DO THIS -> Look through the records and report how many lines include the word "bends", with no other words.

╭──

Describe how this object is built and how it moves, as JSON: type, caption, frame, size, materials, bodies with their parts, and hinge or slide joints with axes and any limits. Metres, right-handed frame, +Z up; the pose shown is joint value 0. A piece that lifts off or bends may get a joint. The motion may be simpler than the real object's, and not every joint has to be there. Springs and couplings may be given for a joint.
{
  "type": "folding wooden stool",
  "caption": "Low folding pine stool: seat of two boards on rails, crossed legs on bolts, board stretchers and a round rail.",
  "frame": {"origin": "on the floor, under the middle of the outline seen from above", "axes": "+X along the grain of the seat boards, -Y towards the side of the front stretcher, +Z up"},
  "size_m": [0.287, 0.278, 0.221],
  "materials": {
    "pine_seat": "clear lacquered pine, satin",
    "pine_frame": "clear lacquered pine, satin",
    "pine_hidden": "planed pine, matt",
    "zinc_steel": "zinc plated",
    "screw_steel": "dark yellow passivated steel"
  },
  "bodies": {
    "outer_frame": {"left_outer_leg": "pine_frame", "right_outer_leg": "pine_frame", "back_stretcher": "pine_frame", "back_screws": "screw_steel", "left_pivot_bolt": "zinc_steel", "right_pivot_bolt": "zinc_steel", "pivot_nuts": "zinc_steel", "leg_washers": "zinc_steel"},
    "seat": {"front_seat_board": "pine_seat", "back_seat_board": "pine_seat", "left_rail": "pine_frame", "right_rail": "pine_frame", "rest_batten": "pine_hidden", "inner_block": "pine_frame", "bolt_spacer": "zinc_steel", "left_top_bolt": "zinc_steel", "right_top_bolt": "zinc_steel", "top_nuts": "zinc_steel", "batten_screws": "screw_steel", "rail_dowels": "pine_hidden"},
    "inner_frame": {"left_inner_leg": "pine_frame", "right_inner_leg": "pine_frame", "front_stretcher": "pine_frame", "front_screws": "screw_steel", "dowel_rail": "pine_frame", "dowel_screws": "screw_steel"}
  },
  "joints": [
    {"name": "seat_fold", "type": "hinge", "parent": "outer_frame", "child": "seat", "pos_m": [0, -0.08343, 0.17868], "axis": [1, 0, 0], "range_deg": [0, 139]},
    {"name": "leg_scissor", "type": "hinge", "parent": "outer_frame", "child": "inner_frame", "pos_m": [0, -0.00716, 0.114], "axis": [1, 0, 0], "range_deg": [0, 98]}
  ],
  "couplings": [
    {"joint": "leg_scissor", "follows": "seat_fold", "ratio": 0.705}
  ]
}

╰──
╭──

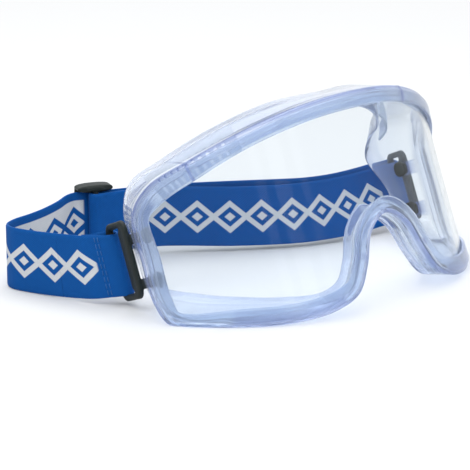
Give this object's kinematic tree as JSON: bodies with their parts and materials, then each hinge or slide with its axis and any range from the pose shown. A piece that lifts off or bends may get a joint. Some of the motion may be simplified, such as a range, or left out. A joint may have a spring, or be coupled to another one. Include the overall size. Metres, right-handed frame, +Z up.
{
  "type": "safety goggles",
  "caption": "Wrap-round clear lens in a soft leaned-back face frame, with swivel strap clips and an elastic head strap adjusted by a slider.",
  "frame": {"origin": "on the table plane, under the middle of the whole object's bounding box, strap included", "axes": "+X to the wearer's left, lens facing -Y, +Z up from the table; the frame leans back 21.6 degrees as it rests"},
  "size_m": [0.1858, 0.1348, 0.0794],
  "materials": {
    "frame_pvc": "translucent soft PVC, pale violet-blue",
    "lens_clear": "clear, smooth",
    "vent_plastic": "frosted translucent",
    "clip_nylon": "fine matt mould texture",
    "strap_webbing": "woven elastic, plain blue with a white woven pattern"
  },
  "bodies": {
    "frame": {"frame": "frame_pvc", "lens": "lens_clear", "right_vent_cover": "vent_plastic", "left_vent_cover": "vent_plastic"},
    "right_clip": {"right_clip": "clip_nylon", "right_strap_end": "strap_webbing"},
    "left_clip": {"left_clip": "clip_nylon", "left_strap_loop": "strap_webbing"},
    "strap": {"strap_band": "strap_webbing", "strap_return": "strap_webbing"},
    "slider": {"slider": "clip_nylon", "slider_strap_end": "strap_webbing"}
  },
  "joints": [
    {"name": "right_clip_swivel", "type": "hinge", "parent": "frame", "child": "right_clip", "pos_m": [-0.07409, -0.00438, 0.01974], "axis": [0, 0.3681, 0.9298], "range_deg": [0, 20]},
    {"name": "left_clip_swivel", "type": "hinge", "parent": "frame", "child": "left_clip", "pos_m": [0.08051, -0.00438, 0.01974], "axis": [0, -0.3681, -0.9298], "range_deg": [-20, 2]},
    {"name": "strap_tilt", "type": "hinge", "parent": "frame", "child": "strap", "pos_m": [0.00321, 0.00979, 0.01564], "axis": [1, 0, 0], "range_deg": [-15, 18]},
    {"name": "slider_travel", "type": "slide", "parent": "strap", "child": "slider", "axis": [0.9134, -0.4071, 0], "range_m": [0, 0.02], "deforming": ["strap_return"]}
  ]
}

╰──

FINISHED EXERCISE -> 2